И я в течение месяца и двух недель ходила в церковь. Заходила и стояла у двери. Несколько раз прямо там в обморок падала. Меня вытаскивали, а я из-за упрямства каждый раз заходила снова.
Я вообще упрямая. Я езжу с гастролями — танцую народные африканские танцы. И зрители часто относятся к нам, танцовщицам, как к куклам, которых можно потрогать… Я говорю: «Меня трогать нельзя. Смотрите только на танец», – и меня никто не трогает.
Вот и в случае с храмом я себе сказала: если я могу на сцене быть решительной, почему я не могу здесь встать и помолиться? И я стала себя заставлять. Сначала мне помогали, а потом я уже сама. Постою, чувствую, что голова кружится, и уже сама выхожу. Подышу и возвращаюсь.
Успокоение
Если я раньше боялась спать, то после того, как стала исповедоваться, спокойно могла засыпать. А раньше, чтобы успокоиться, ходила в неделю по три-четыре раза в храм…
Отец Дмитрий помог мне устроиться в храм, я каждое утро спокойно туда захожу. А перед работой молюсь дома. Я всегда просыпаюсь рано, в семь часов — и провожу свою утреннюю молитву.
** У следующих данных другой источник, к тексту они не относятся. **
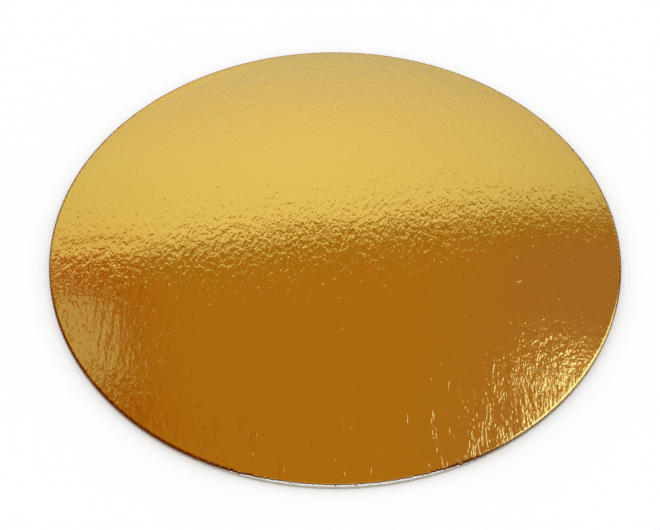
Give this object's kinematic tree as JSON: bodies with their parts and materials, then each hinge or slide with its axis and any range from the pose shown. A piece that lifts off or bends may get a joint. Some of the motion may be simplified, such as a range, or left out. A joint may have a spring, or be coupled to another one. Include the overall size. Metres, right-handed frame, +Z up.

А свечки всем святым ставлю, когда прихожу на работу. И вечером так же. Но в воскресенье, даже если мне плохо, нужно попасть в храм.
Люди в храме привыкли, здороваются. Раньше, наоборот, удивлялись, видели, что я стою, шушукались между собой. А теперь, если меня не бывает хоть одно воскресенье, сразу: «Ты чего это в храме не была»? Я объясняю, а они: «Смотри, в следующее воскресенье обязательно!»
Меня все узнают, даже эти женщины, что сидят возле храма и подаяния просят. Я с ними знакома! Обязательно, когда прихожу, мы поздороваемся, поговорим. Потом, когда я подаяние даю, они всегда спрашивают, как у меня здоровье.